Consistent with DC Code §1-309, only actions of the full Commission voting in a properly noticed public meeting have standing and carry great weight. The actions, positions and opinions of individual commissioners, insofar as they may be contradictory to or otherwise inconsistent with the expressed position of the full Commission in a properly adopted resolution or letter, have no standing and cannot be considered as in any way associated with the Commission.

8) Purchase of Konica-Minolta Multifunction Copier/Printer/Scanner



Following discussion and a review of three proposals, Commissioner Lincoln moved that the Commission approve the purchase of a Konica-Minolta multi-function printer/scanner/copier for $6,125.00. Commissioner Green seconded the motion. The motion was adopted by roll call vote, 5 yes, 2 no, 1 abstain.

















The roll call vote:



YES NO ABSTAIN



4A01 Green 4A05 Pope 4A04 Singleton

4A02 Lincoln 4A08 Black

4A03 Whatley

4A06 Braxton

4A07 Moss



Presentations and Reports



1) A representative of the Metropolitan Police Department 4th District reported on current crime and other safety issues within ANC 4A.

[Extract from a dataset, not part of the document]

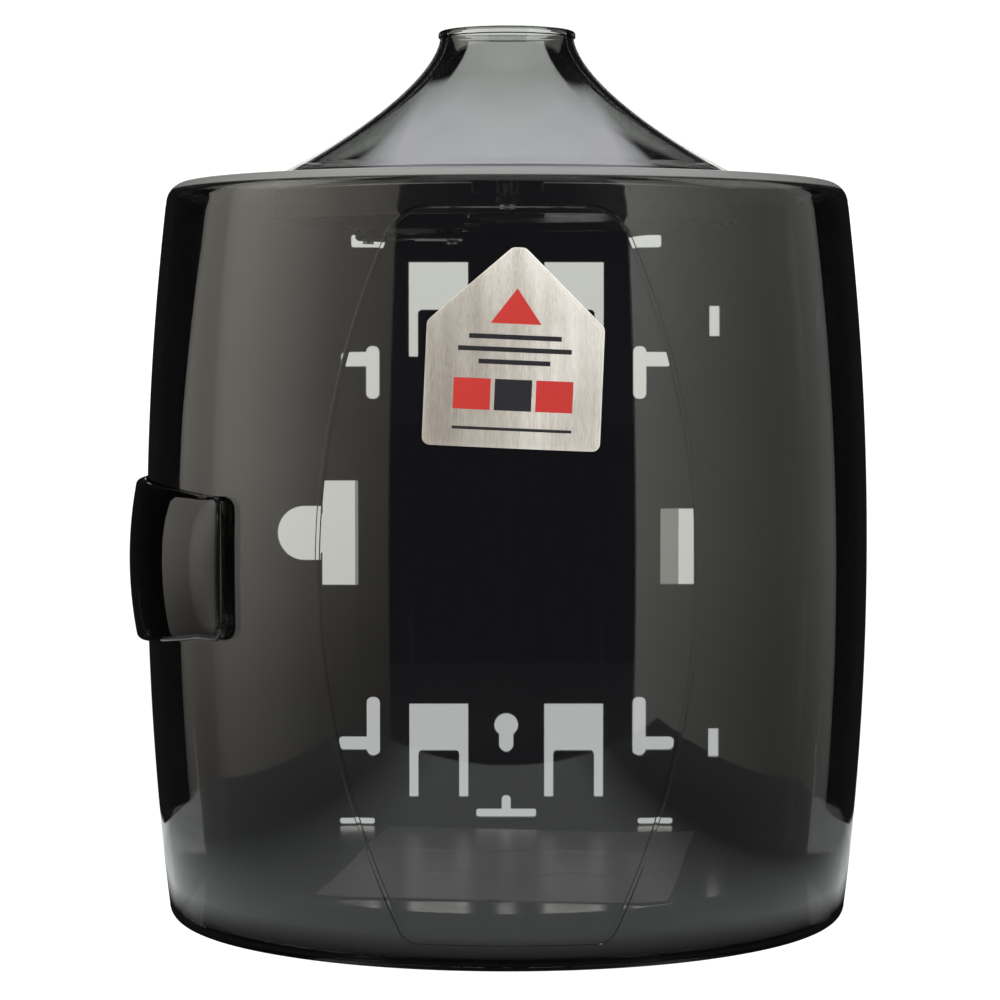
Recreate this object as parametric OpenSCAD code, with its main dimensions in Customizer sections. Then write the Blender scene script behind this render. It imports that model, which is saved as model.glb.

2) Mr. Phillip McCauley, Mayor Bowser’s office, reported on legislative and other issues of concern to the Mayor.



3) Councilmember Todd’s office reported on issues of current concern to the Councilmember.



Commissioner Whatley moved that the meeting be adjourned. Commission Lincoln seconded the motion. The motion was adopted, 8 yes, 0 no.



The meeting was adjourned at 9:10 PM.